As I understand it, altitude is the key to keeping Pinot grapes on the Bassusvine here (see the treasured image of snow on the grapes that I found on the admirably detailed www.utielrequena.org), but the region is basically devoted to such big, blustering grapes as Bobal. There is a grand total of six hectares (15 acres) of Pinot Noir grown in the entire DO, of which Hispano Suizas have five. The little Cava subzone within Utiel- Requena presumably explains the presence of the Pinot vines.

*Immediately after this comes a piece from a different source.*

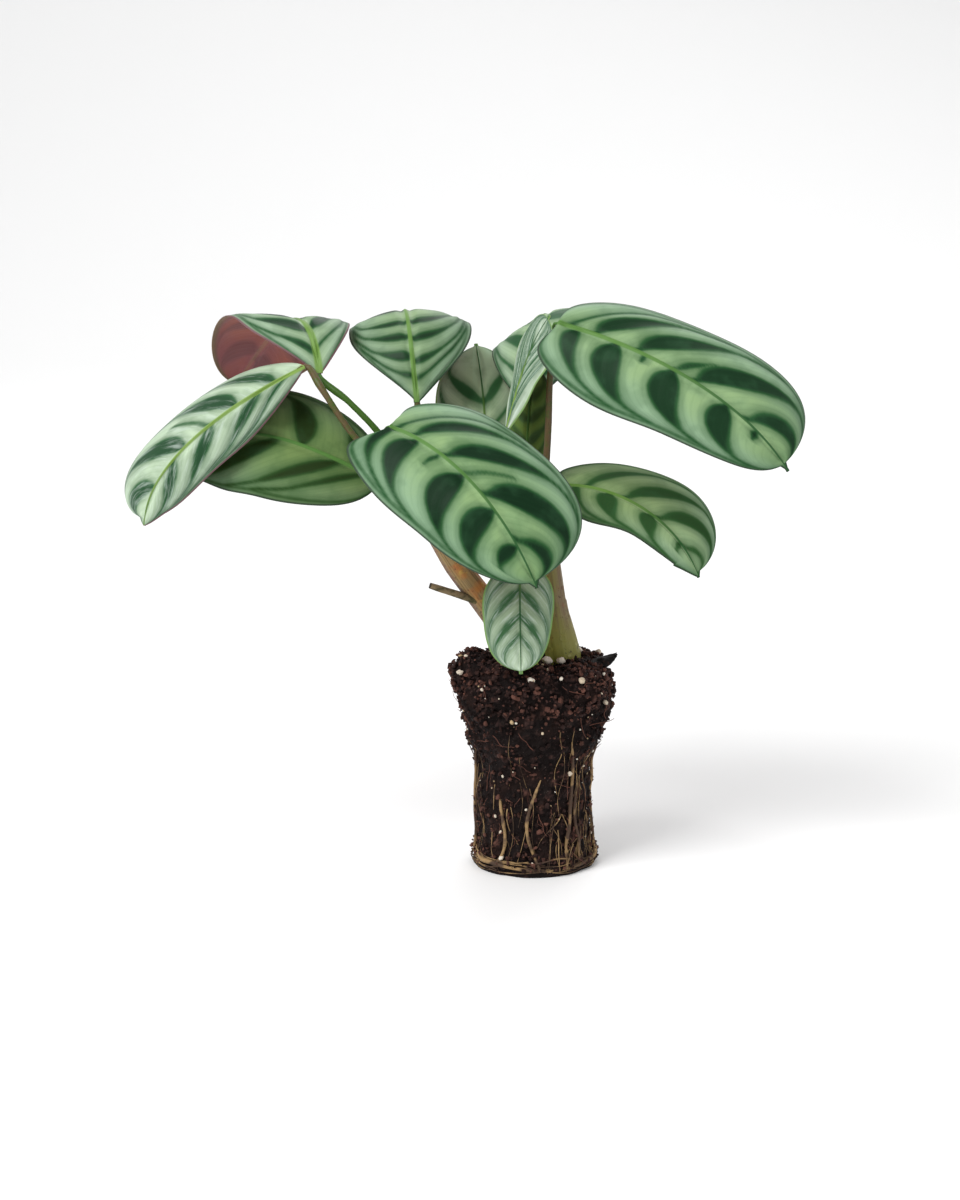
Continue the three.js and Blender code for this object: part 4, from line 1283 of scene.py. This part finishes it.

I tried Hispano Suizas' Tantum Ergo 2006 Cava and was not very impressed – a tomato aroma and no obvious autolysis. But the Bassus Pinot Noir really does have rich, earthy, if full-blown, Pinot character. I wrote: 'Definitely big in style – not burgundy at all – but very satisfying. A bit of tannin, sufficient acidity, and nicely balanced in a heavyweight idiom.'

Here are the winemaking details, as supplied by Hispano Suizas, which suggest that the wine is not overpriced:

Selected grapes from our own vineyards (4,000 vines per hectare ) are picked by hand in small boxes of 15kg max during the morning hours only to prevent high temperatures and unwanted fermentation. Grapes are stored in a cold cellar (8-10ºC/ 46-50ºF ) for three days. The result is a water evaporation and concentration of aromas and flavours. The grapes are sorted again at the winery, destalked and lightly crushed directly over 400-litre open American oak barrels. We introduce a stainless steel cooling system in each barrel to have full temperature control. We start cold maceration at 8ºC (6ºF ) for four days while we submerge the cap five times a day to maximize contact between skins and must. Once fermentation starts we control temperature at a maximum 26ºC (78ºF ). After 15 days we gently press the grapes in a pneumatic press at a max 0.5 bars. The result is aged for seven months in Allier French oak barrels and lightly filter before bottling.

You can now buy Hispano Suizas, Bassus Pinot Noir 2007 Utiel-Requena in Spain from €16.38 a bottle and I should imagine successive vintages will become more streamlined. This attractively packaged wine would be a real puzzle if served blind.